Publication Date: March 25, 2004
This book is described as Wind in the Willows for adults (Amazon). In The Cuckoos of Batch Magna, the major landowner in the Batch Magna area of Wales dies. His lands are entitled and must pass to a distant male relative instead of his children. The American landowner inherits and promptly gives notice to his steamer boat tenants that they must move as he plans to turn the area into a kitschy resort for wealthy Americans. Led by a writer and a former military man, the motley crew of occupants takes the new landowner on with a goal of winning all or going down fighting.
Peter Maughan gave me a copy of this novel in exchange for my review.

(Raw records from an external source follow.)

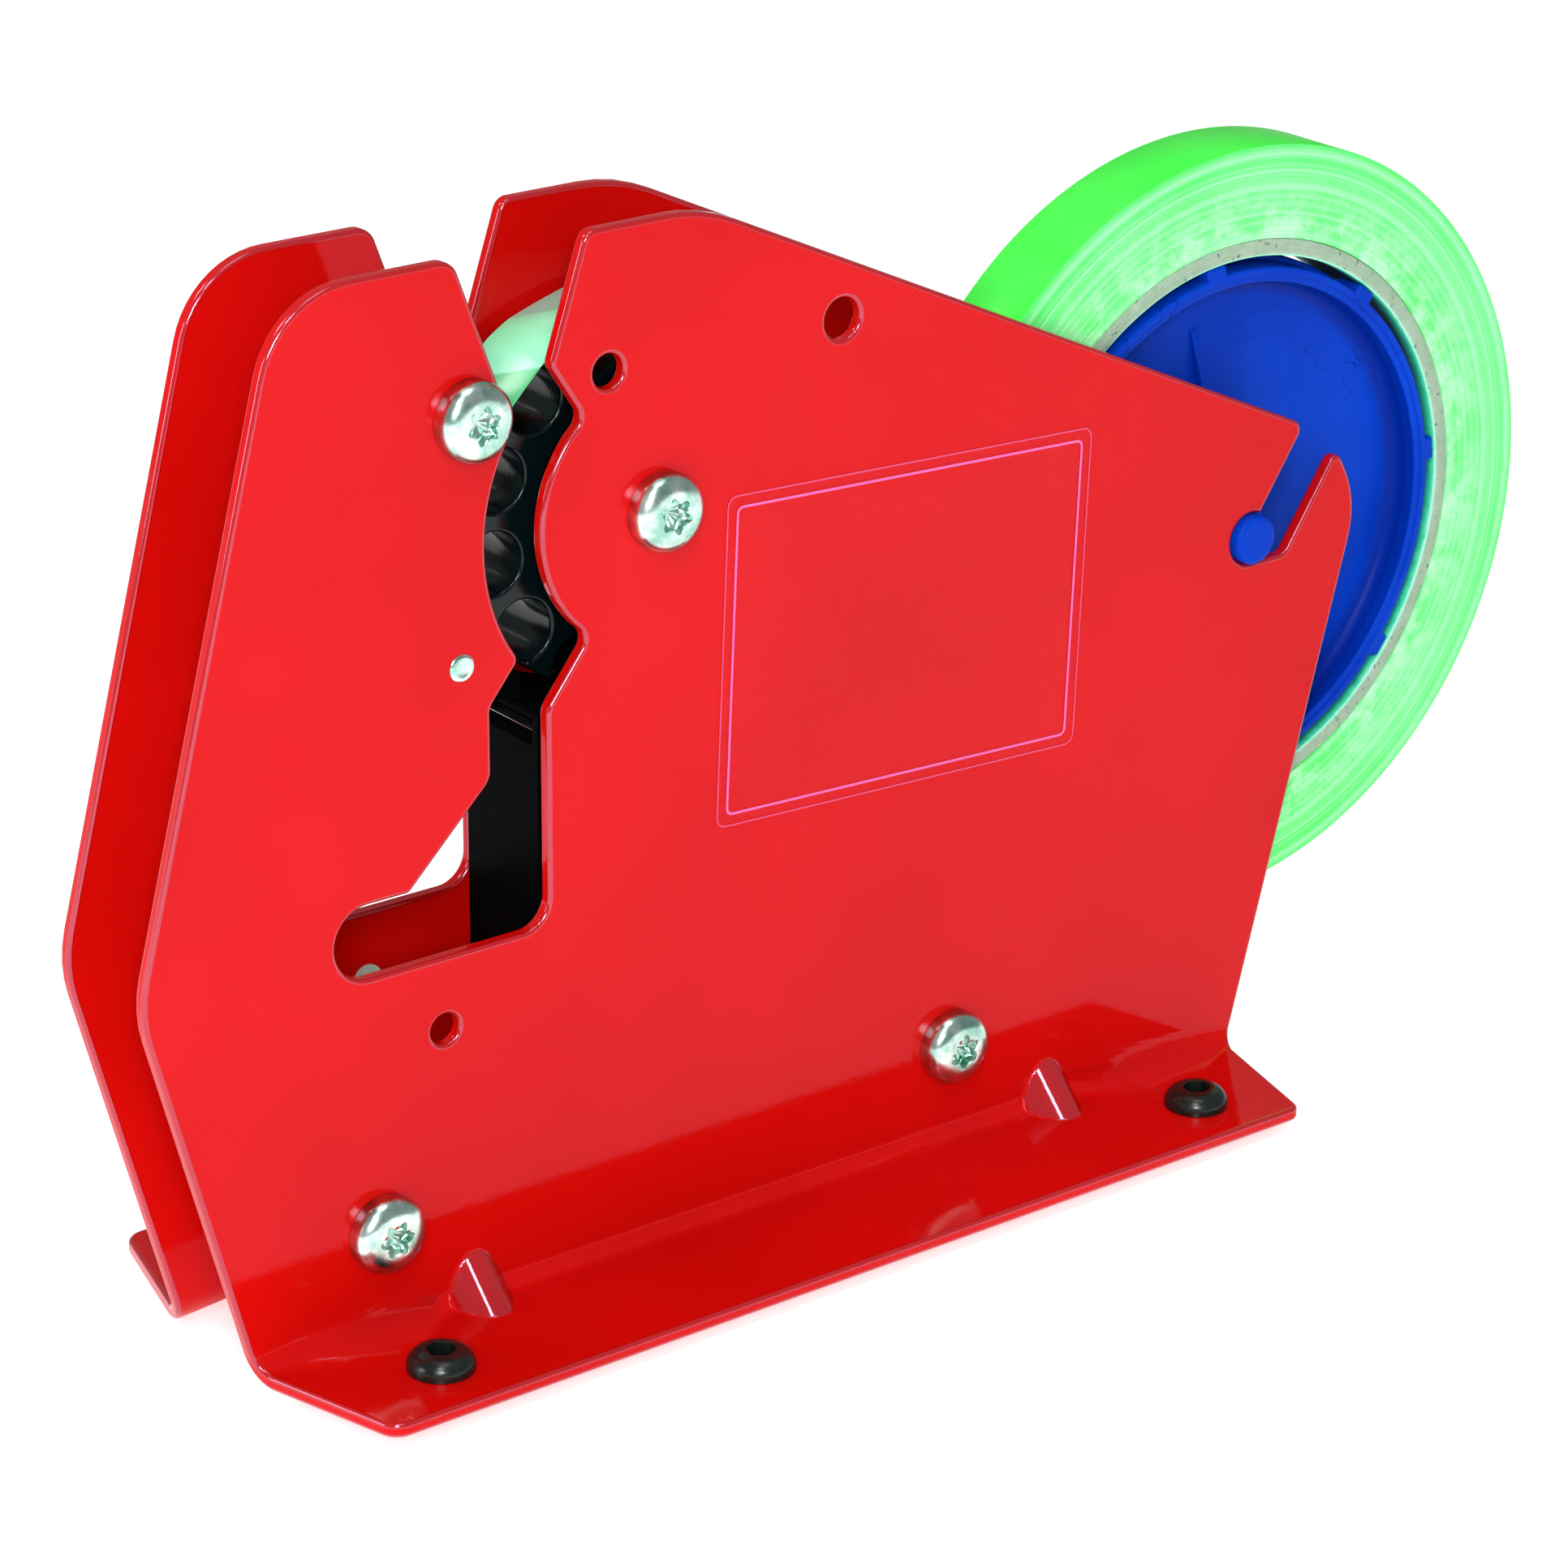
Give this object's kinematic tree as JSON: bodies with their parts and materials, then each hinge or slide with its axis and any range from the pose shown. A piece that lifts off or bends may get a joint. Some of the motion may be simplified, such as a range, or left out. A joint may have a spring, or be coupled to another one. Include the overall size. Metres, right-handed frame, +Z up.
{
  "type": "bag neck sealer",
  "caption": "Bench bag neck sealer: two folded steel side plates around a star wheel, sprung arm and blade, with a lift-out tape reel at the rear.",
  "frame": {"origin": "on the floor, under the middle of the whole part, between the two side plates", "axes": "+X from the throat to the tape reel, +Y from the near plate to the far plate, +Z up"},
  "size_m": [0.2308, 0.064, 0.1421],
  "materials": {
    "red_paint": "glossy powder coat",
    "zinc_steel": "bright zinc plate",
    "black_steel": "black oxide",
    "spring_steel": "drawn wire",
    "blade_steel": "ground and polished",
    "gloss_black": "moulded, glossy",
    "matte_black": "moulded, satin",
    "blue_plastic": "moulded, satin",
    "core_card": "wound card",
    "green_tape": "wound plastic film",
    "black_rubber": "moulded, matt",
    "clear_label": "thin clear film over the paint"
  },
  "bodies": {
    "frame": {"side_plate_near": "red_paint", "side_plate_far": "red_paint", "side_screws_near": "zinc_steel", "side_screws_far": "zinc_steel", "spacer_top_front": "zinc_steel", "spacer_bottom_front": "zinc_steel", "spacer_bottom_rear": "zinc_steel", "wheel_axle": "zinc_steel", "arm_pivot_pin": "zinc_steel", "arm_spring": "spring_steel", "blade_holder": "matte_black", "blade": "blade_steel", "blade_screws": "zinc_steel", "locating_pin": "zinc_steel", "tape_strip": "green_tape", "foot_screws": "black_steel", "rubber_feet": "black_rubber", "label_film": "clear_label"},
    "wheel": {"star_wheel": "gloss_black"},
    "arm": {"pressure_arm": "matte_black"},
    "reel": {"reel_hub_near": "blue_plastic", "reel_hub_far": "blue_plastic", "roll_core": "core_card", "tape_roll": "green_tape"}
  },
  "joints": [
    {"name": "reel_spin", "type": "hinge", "parent": "frame", "child": "reel", "pos_m": [0.0614, 0, 0.08], "axis": [0, 1, 0], "continuous": true},
    {"name": "wheel_spin", "type": "hinge", "parent": "frame", "child": "wheel", "pos_m": [-0.039, 0, 0.1047], "axis": [0, 1, 0], "continuous": true},
    {"name": "arm_swing", "type": "hinge", "parent": "frame", "child": "arm", "pos_m": [-0.069, 0, 0.0904], "axis": [0, 1, 0], "range_deg": [0, 45], "stiffness_Nm_per_rad": 0.05, "springref_deg": -17.19, "deforming": ["arm_spring"]}
  ],
  "couplings": [
    {"joint": "wheel_spin", "follows": "reel_spin", "ratio": -2.12}
  ]
}
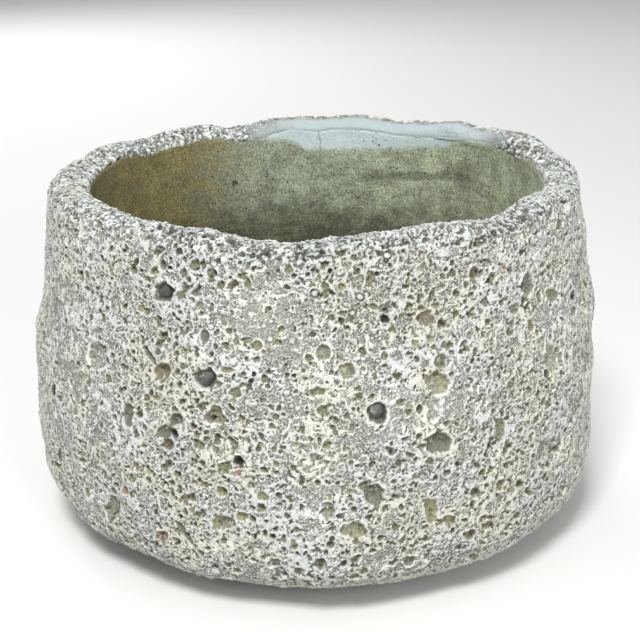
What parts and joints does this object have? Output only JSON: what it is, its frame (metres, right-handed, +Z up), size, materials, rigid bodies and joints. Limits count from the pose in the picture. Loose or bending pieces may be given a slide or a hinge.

I have never been to Wales. I have seen a number of shows and read a number of novels about the Welsh countryside. In The Cuckoos of Batch Magna, Maughan paints an eloquent word picture of the magic and beauty of Wales. I read Wind in the Willows and while it has been many years ago, the ability to paint a word picture of lush beauty is a shared quality. It’s the setting that becomes a living entity and active participant in the story adding that element that cannot help but to bring the reader into the story breathing clear air and looking over fields of green.
Maughan’s characters fit the setting — the Commander and his first mate (his wife) — the woman with too many kids to count, the writer, the family man and his wife with deep ties to the area. Most of them lean toward kitsch in a way that flirts with the line always staying on the side of appealing. Amazon lists the novel as one for fans of M.C. Beaton and I can see the comparison. Both authors feature beautiful settings with quirky characters in an extremely small-town setting where most folks go generations back. The quaint homeliness makes for a lovely read, ideal for a rainy day and hot cup of tea.
I loved this story. It was warm and fun, and the characters and setting were bright and vital. I know some readers will take some time to warm up to the story, where the writer and the family man take a walk and the family man takes the opportunity to casually rip him and live through his sexual conquests. There’s a tender moment in which the family man who worked for the dead nobleman talks about how his granddaughter gave him some of the deceased’s clothes and that the socks are like “walking on moss.” There’s a reminiscent quality in which the affection the man had for his late boss shines through with a mastery that doesn’t need a statement.
If you like shows like “Jam and Jerusalem” and “Last of the Summer Wine” (currently playing on PBS in the U.S.) or the works of M.C. Beaton, The Cuckoos of Batch Magna is for you. Pick it up and let me know what you think. Peter Maughan has a second novel out in the Batch Magna series, Sir Humphrey of Batch Hall, plus The Famous Cricket Match (The Batch Magna Novels).